When I first read this as a teenager, I came away with a huge sense of wonder. What is this thing? Who sent it? Why did they send it? When I re-read it many years later as an adult, I didn’t quite get that same sense of wonder, but maybe that’s because I’m more jaded now. 

Wonder seems to have fallen out of favor with sci-fi writers. I can't remember reading a recent book that gave me a sense of awe or grandeur.  On the other hand, characterization and dialog are very much in favor (which is a good thing), I've read a lot of recent books with vivid characters and dialog.

With the death of wonder, I can't help feel we've lost part of what made the genre a bit different.

Subsequent books

There are some sequel novels written by Gentry Lee. My advice: don’t read them.

Movie version

Rama isn’t an action-adventure book, but it does have some adventure themes and it does ask some though provoking questions. It would plainly have to be a big-budget sci-fi movie.


(Nano Banana)

Morgan Freeman has spent decades trying to bring the book to the screen without success. However, as of 2021, the film is in “development” with Denis Villeneuve (“Arrival”, “Dune”) writing the script and set to direct it. Sadly, Villeneuve will work on the new James Bond movie and other projects first, so a Rama movie is still a few years in the future at best.

Overall thoughts

It’s true that you can never go back. On re-reading the book as an adult, I saw all the flaws I didn’t see as a child, and I saw little of the wonder and excitement I felt back then. The characterization is a bit flat as is the dialog. Some of the scenarios the crew find themselves in on Rama feel a bit contrived. The politics feel off.

But….

The book offers a more intelligent view of what a first contact might be. Nothing is trying to eat you or conquer you, and nothing is trying to be your friend or show you the galaxy. The aliens just don’t care and are doing alien things. 

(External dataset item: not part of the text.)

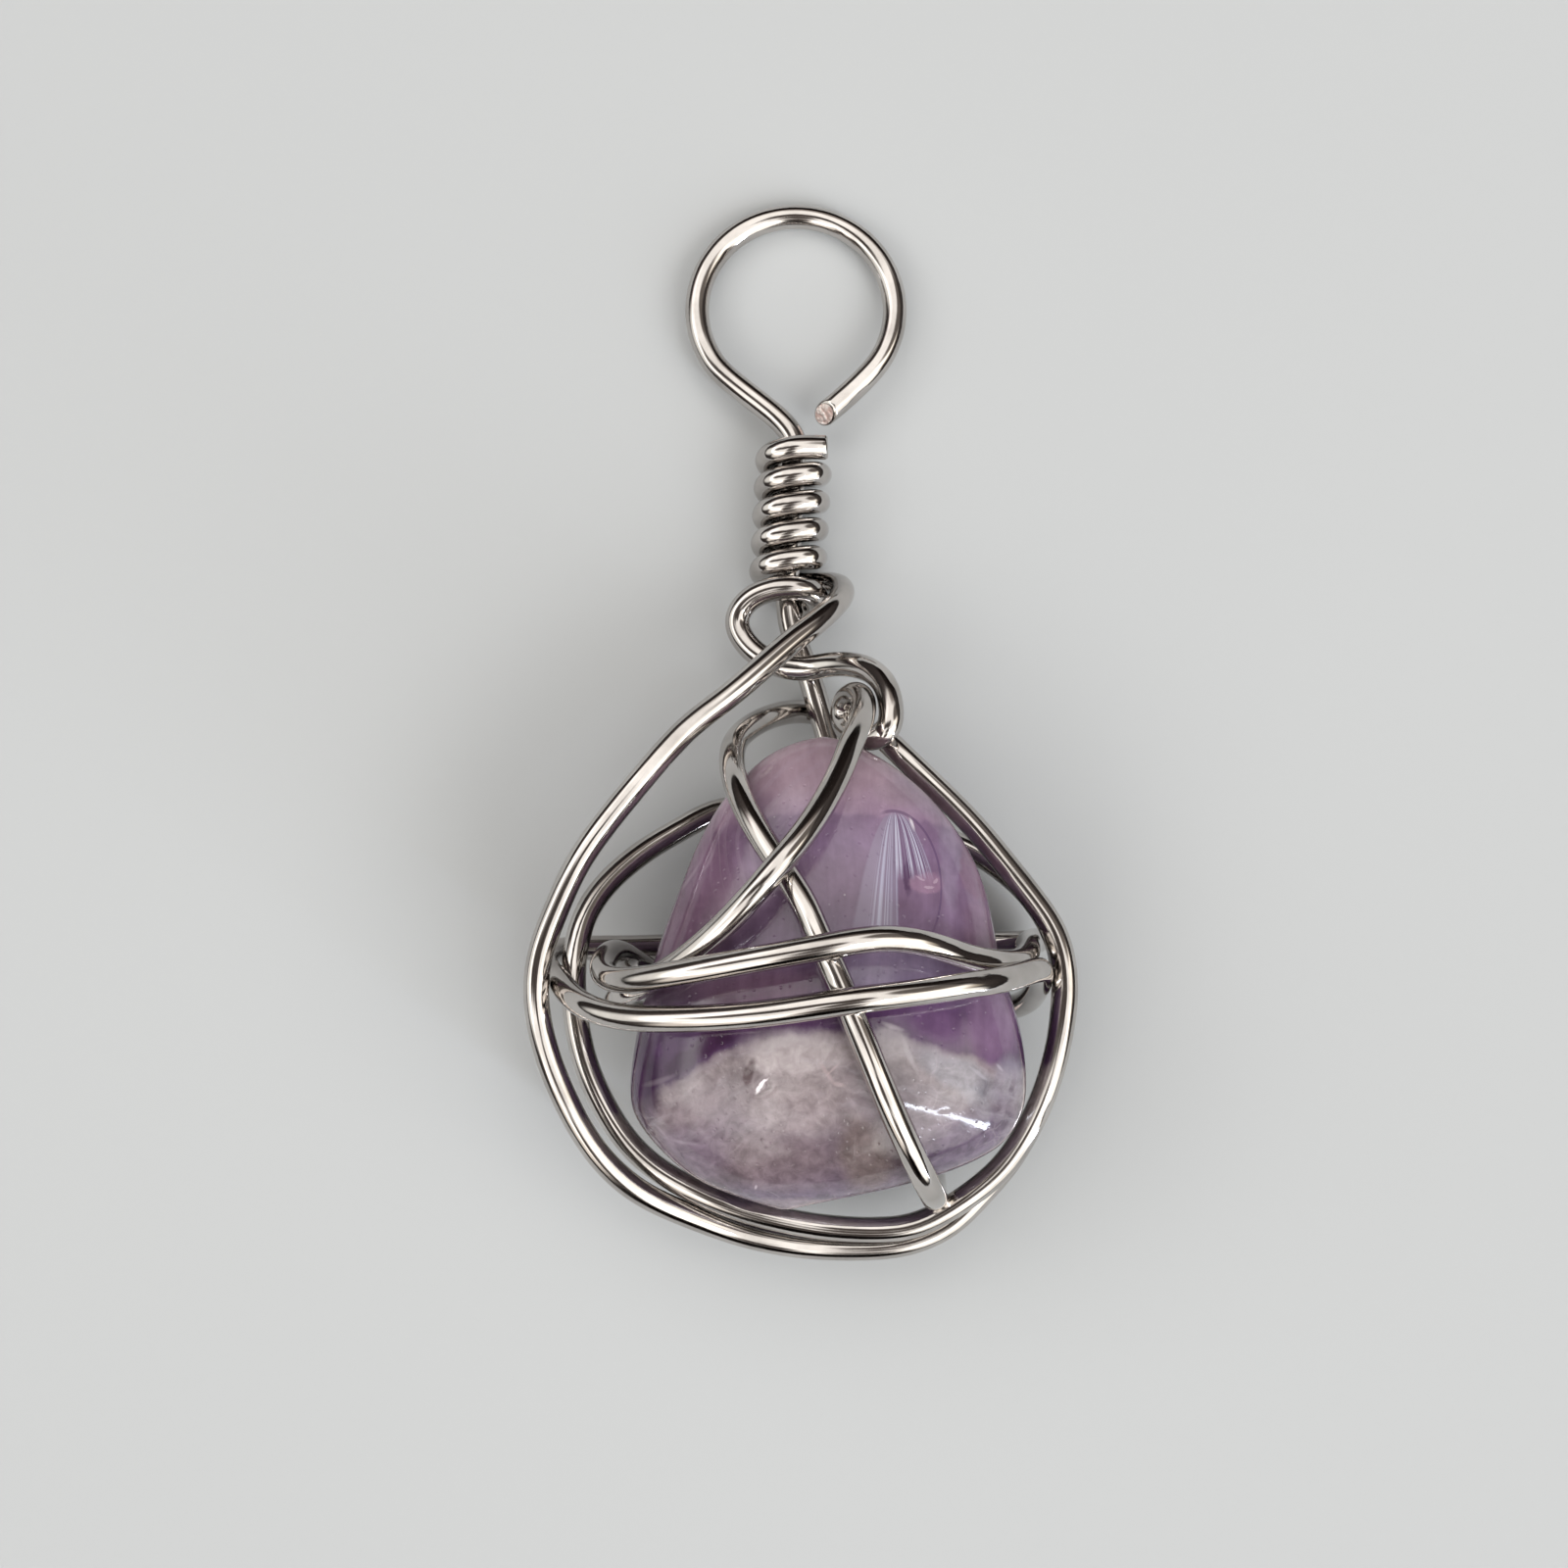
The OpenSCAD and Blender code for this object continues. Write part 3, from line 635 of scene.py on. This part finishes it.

The humans in the book aren’t super men and women, but neither are they cynical individualists. They’re just competent people working together as a team.

These ideas of alien aliens and competent humans makes the book different and noteworthy. 

Is the book flawed? Yes. Is it worth reading? Yes. Will I be in line to see the movie? Hell yes.

1 comment:

  1. Looking for awe, try "There Is No Antimemetics Division" by Sam Hughes. Credit to Quinn's Ideas for the 'idea' of this book.